* **DATASET RECORDS**
** BEGIN **

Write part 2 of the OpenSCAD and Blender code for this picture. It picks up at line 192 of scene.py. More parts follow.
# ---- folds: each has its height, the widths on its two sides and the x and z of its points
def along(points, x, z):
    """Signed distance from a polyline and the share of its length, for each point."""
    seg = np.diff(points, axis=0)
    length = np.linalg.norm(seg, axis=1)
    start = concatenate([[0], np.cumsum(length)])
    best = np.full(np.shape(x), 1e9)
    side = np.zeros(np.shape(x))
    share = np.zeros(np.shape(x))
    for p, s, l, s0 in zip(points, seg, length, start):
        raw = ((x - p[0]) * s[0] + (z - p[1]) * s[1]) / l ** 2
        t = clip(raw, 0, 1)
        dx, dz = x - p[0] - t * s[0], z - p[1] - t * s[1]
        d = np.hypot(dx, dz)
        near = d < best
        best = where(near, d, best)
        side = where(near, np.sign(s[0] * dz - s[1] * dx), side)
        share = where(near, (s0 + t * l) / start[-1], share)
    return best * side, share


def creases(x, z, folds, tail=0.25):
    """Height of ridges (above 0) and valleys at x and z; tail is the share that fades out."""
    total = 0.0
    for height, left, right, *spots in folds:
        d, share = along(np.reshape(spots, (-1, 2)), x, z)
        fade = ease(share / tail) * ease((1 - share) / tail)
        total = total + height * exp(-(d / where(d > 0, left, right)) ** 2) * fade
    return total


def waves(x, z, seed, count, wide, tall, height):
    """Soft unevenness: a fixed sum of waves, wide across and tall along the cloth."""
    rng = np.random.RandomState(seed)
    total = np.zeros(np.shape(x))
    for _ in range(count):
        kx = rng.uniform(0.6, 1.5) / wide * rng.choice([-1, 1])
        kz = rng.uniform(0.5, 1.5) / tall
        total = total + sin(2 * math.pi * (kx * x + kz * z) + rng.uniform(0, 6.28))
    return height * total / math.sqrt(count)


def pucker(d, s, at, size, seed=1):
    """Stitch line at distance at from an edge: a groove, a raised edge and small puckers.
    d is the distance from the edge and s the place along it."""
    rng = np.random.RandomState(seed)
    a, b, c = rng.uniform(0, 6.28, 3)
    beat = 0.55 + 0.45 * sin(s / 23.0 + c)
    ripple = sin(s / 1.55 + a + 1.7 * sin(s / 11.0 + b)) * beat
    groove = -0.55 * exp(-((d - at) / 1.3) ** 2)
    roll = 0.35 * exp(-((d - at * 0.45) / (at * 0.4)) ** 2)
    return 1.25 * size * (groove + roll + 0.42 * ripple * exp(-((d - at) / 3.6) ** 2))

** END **
** BEGIN **

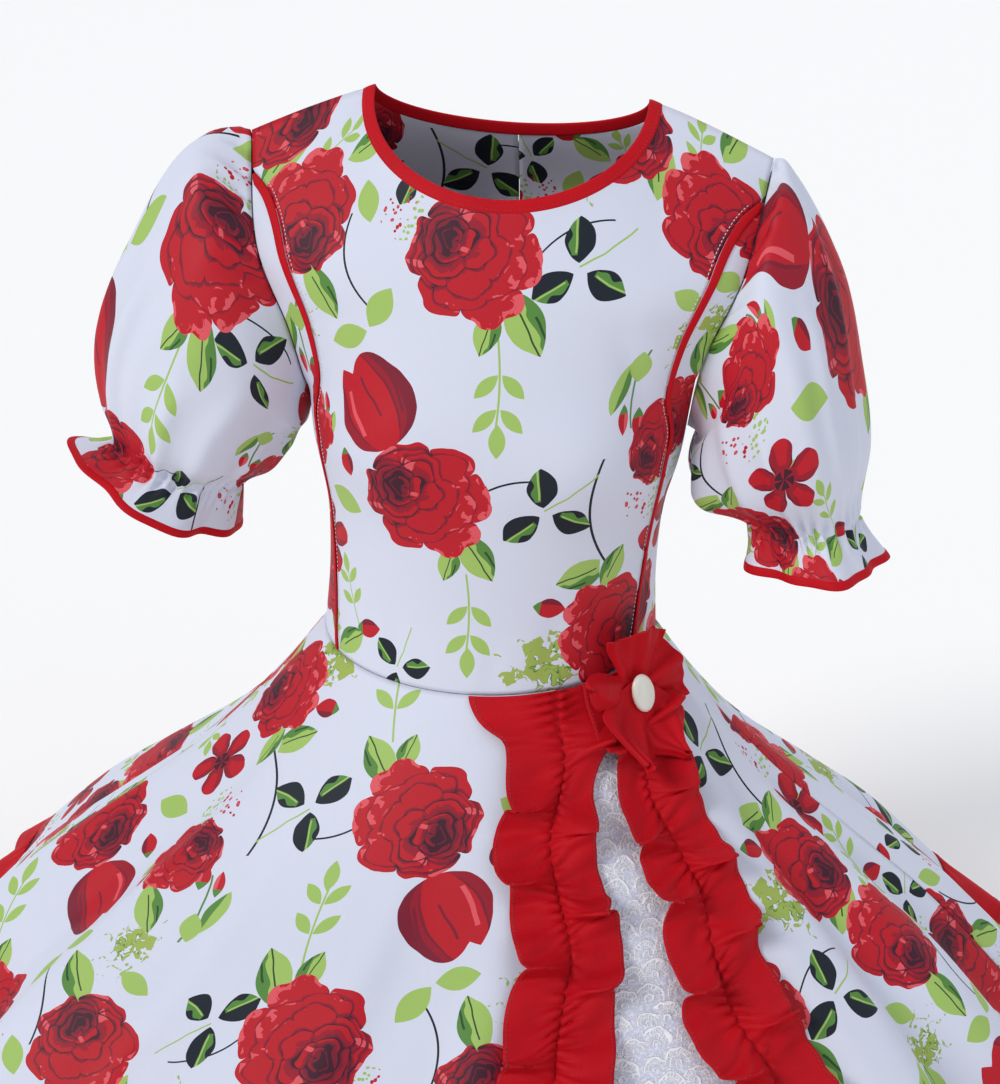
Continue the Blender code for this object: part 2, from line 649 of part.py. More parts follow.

** END **
** BEGIN **

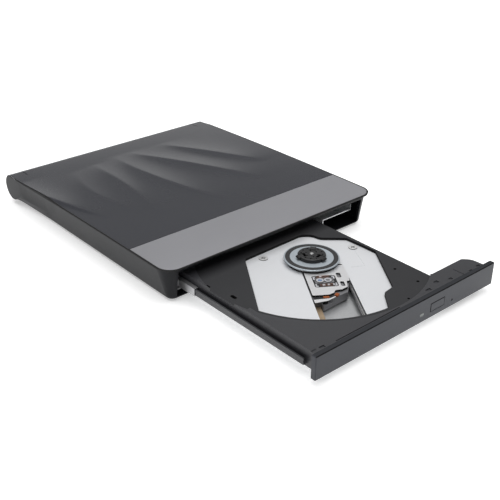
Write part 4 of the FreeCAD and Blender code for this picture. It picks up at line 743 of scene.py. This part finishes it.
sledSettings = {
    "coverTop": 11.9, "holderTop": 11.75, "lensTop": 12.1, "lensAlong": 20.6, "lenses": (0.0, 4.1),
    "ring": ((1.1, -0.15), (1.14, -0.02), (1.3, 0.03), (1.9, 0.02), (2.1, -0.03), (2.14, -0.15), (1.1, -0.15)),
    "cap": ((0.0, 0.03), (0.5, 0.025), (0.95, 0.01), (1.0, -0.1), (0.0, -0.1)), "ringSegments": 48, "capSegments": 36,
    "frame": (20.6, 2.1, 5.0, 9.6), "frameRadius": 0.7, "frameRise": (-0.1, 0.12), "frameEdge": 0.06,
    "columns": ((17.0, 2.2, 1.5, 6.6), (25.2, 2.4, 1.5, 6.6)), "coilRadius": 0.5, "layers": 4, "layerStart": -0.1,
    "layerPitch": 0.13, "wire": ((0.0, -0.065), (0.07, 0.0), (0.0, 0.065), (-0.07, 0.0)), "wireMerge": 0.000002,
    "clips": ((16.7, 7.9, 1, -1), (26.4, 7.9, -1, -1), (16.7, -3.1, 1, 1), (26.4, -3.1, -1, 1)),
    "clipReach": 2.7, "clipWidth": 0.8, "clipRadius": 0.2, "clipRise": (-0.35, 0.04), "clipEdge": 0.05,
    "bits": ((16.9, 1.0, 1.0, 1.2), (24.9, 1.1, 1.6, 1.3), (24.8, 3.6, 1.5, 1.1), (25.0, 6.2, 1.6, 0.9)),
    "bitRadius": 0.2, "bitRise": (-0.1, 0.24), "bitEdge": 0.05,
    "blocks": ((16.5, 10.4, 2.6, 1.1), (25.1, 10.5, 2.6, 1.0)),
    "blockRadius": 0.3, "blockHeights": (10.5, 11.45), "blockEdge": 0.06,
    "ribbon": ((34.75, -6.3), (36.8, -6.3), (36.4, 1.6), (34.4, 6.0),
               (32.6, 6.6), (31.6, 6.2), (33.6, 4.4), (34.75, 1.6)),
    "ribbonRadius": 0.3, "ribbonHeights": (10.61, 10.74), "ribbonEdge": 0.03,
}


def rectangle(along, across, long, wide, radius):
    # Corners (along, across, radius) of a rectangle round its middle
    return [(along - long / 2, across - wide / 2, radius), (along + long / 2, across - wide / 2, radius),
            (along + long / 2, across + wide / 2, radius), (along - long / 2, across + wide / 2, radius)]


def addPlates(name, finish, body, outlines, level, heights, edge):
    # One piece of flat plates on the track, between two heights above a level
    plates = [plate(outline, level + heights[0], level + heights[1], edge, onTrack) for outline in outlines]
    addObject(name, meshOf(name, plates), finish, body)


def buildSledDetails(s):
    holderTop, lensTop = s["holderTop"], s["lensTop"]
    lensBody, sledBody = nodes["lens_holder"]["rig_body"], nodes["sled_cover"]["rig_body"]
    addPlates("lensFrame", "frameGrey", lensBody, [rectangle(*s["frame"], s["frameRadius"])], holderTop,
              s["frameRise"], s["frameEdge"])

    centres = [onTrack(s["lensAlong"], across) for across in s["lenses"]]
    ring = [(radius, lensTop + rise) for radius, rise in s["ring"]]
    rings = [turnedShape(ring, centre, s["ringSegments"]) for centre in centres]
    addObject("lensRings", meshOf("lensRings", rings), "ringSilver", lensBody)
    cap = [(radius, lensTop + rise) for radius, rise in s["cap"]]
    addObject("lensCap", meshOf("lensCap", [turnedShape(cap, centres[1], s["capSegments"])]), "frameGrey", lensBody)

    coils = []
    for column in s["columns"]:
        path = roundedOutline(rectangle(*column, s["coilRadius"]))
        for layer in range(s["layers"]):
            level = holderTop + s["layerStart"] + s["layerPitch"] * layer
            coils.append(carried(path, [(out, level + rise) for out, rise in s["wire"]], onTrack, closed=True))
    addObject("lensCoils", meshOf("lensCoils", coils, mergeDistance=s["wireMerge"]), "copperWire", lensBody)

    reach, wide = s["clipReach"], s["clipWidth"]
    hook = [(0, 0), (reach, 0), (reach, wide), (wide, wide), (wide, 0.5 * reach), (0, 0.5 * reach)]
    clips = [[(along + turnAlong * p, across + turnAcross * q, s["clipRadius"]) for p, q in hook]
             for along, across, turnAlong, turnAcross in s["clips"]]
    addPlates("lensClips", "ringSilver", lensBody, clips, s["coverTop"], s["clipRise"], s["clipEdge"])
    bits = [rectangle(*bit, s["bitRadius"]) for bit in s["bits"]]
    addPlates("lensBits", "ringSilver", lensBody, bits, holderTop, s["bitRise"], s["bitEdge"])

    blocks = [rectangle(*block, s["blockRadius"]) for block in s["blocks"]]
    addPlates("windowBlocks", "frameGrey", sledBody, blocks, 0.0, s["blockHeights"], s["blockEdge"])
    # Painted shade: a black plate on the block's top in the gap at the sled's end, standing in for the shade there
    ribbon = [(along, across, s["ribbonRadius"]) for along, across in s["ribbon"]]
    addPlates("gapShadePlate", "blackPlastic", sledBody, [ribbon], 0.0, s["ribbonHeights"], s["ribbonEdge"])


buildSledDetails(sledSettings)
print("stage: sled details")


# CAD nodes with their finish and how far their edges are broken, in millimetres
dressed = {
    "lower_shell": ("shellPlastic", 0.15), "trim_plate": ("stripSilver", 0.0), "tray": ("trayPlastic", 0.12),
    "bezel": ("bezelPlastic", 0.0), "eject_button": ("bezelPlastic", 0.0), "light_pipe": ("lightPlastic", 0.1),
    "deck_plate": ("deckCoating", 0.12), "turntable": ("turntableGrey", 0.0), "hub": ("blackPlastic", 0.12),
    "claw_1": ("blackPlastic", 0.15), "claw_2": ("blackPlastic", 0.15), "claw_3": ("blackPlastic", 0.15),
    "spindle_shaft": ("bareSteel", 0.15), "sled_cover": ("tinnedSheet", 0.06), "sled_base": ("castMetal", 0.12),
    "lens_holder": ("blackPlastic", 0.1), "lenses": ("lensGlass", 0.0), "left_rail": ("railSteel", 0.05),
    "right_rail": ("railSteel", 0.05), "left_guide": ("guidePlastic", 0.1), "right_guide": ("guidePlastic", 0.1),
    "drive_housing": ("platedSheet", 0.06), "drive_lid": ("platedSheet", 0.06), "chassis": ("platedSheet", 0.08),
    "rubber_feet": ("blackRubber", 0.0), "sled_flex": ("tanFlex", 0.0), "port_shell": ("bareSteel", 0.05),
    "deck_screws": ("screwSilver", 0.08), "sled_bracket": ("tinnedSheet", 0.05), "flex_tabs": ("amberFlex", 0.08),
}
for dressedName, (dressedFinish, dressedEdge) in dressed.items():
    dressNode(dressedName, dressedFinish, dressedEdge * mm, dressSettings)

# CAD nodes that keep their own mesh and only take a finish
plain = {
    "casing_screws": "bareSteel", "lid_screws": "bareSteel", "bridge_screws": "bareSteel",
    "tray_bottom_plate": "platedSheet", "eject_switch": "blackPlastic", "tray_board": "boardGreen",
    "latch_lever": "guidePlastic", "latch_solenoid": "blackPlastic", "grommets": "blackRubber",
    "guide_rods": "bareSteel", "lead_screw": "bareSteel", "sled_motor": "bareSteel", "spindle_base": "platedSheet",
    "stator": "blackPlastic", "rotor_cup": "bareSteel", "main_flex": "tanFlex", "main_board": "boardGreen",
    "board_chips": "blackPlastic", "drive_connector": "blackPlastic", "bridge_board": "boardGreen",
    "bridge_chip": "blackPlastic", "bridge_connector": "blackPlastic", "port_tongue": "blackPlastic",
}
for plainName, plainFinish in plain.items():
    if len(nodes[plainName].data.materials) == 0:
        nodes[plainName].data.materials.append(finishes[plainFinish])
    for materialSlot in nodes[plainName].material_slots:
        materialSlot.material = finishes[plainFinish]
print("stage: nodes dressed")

** END **

* **TASK TO COMPLETE**
Copy the records above exactly, beginning at the line that contains "Write part 2" and stopping after the line that contains "return height * total / math.sqrt(count)".

* **FINAL RESULT**
Write part 2 of the OpenSCAD and Blender code for this picture. It picks up at line 192 of scene.py. More parts follow.
# ---- folds: each has its height, the widths on its two sides and the x and z of its points
def along(points, x, z):
    """Signed distance from a polyline and the share of its length, for each point."""
    seg = np.diff(points, axis=0)
    length = np.linalg.norm(seg, axis=1)
    start = concatenate([[0], np.cumsum(length)])
    best = np.full(np.shape(x), 1e9)
    side = np.zeros(np.shape(x))
    share = np.zeros(np.shape(x))
    for p, s, l, s0 in zip(points, seg, length, start):
        raw = ((x - p[0]) * s[0] + (z - p[1]) * s[1]) / l ** 2
        t = clip(raw, 0, 1)
        dx, dz = x - p[0] - t * s[0], z - p[1] - t * s[1]
        d = np.hypot(dx, dz)
        near = d < best
        best = where(near, d, best)
        side = where(near, np.sign(s[0] * dz - s[1] * dx), side)
        share = where(near, (s0 + t * l) / start[-1], share)
    return best * side, share


def creases(x, z, folds, tail=0.25):
    """Height of ridges (above 0) and valleys at x and z; tail is the share that fades out."""
    total = 0.0
    for height, left, right, *spots in folds:
        d, share = along(np.reshape(spots, (-1, 2)), x, z)
        fade = ease(share / tail) * ease((1 - share) / tail)
        total = total + height * exp(-(d / where(d > 0, left, right)) ** 2) * fade
    return total


def waves(x, z, seed, count, wide, tall, height):
    """Soft unevenness: a fixed sum of waves, wide across and tall along the cloth."""
    rng = np.random.RandomState(seed)
    total = np.zeros(np.shape(x))
    for _ in range(count):
        kx = rng.uniform(0.6, 1.5) / wide * rng.choice([-1, 1])
        kz = rng.uniform(0.5, 1.5) / tall
        total = total + sin(2 * math.pi * (kx * x + kz * z) + rng.uniform(0, 6.28))
    return height * total / math.sqrt(count)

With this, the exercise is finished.